Later the Giants recover a Minn fumble on the Minnesota 35. And here's when you knew the Giants were in a heap of trouble. First play, Manning fumbles and Minnesota recovers. It was challenged and correctly called an incomplete pass, but on the first play after your defense does something huge, you cannot put your own team in that kind of situation. So no turnover. Got away with that one. Next play, a 7-yard run by Tiki. HOLD ON! Holding on Luke Petigout, 10 yard penalty. 2nd and 20 now. Manning lobs the ball up, settles right into the hands of Brian Williams. Problem! He plays for the Vikings. Way to give them the ball right back!

Let's go to 4 minutes left in the 4th quarter. Facing 3rd and 10 Manning throws a great pass to Jeremy Shockey for 19 yards and a big first down at the Minn 11. Tiki then runs for 6 yards. Good job. Next play, a short pass to Tiki that he takes in to the end zone. But oh no! Chris Snee, an offensive guard, is an ineligible receiver downfield. Are you kidding! That moves the Giants back 5 yards and Manning completes the next pass to Darren Sharper. Who of course plays for Minnesota. He had Tiki Barber WIDE OPEN on the flat! Instead he throws to a guy who was ripping New York football in the media today, Mr. Sharper. I was so angry I drove home and watched the end of the game at home.

And again the Giant defense comes up enormous! They move Minnesota back 3 yards and they get the ball back with 3:17 to go. The offense has their second of 2 good drives, culminating with Tiki's TD and 2-point conversion. Tie game 21-21. And the fact that they converted the 2-pointer was shocking to me. But as always happens in this spot, how much time do you leave the other team to drive down the field and set up a game-winning field goal. In this case, following the 4-yard sack of William Joseph on Brad Johnson, the Giant defense stopped playing. That defense had dominated all day long. Were they even on the field for that last minute? It looked like the New York Knick basketball defense under Don Chaney! 21 yard pass, 11 yard pass, 11 yard pass, 3 yard pass and they're on the Giant 30.


And after missing two field goals earlier, you knew there was no way Paul Edinger was missing this time. Would the god of wind help us, No freakin' way. That kick would have been good from 60 yards and it was right down the middle. Game over. Absolutely a disgusting, hideous loss to a bunch of purple thugs. And even worse, God knows I'm going to be hearing their radio announcer, Paul Allen, call the field goal on Sports Center tomorrow. Oh, the pain!


Manning did a fine impression of Neil O'Donnell to Larry Brown in the Pittsburgh-Dallas Super Bowl from 1995! Great job, Eli, of finding the open defensive back. You were an embarrassment today.
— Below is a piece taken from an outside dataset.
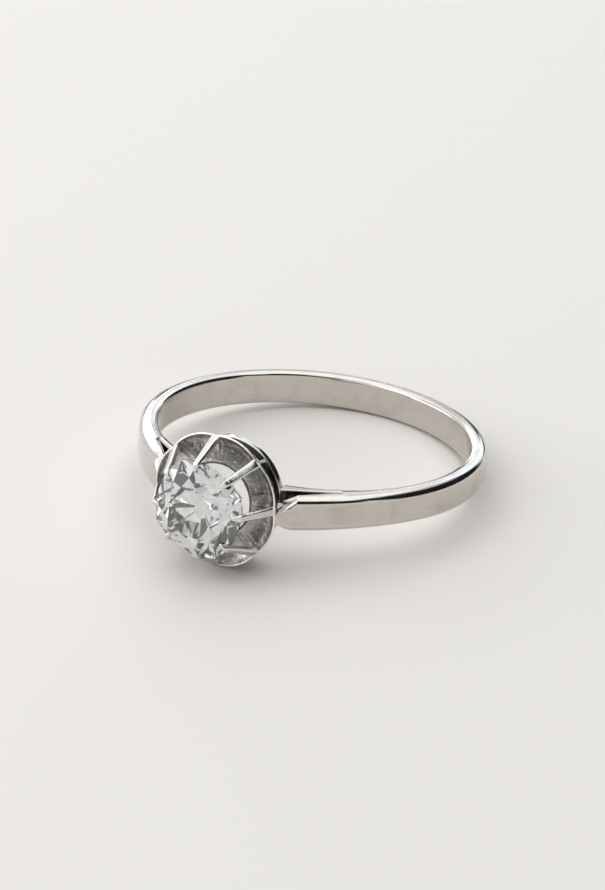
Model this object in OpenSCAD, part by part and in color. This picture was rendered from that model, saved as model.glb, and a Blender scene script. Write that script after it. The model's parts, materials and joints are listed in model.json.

And as bad as the last drive was, I credit the Giant defense for playing so well for 59 minutes. But Mike Sweatman, the Giants special team coach, deserves to get dropped off in the rough section of Harlem naked and handcuffed. Let whatever will happen, happen. This was the worst special teams performance I have ever seen by an NFL football team. This was not exactly Dante Hall and Terrence McGee breaking tackles. It was Koren Robinson and Mewelde Moore scoring TD's? Give me a break already!

And Mike Tice, your team deserves to celebrate tonight. I hear New York has some marvelous boat cruises! Take the whole team! You bald, fat piece of crap.

The Giants have a lot of learning to do, especially Eli Manning. Just a shameful, gut-wrenching, make-you want-to-vomit loss to Minnesota. They had better learn from this.

The Jets are an afterthought. They're done. I'm not even going to go into them. Except this: they don't give a damn right now about playing football.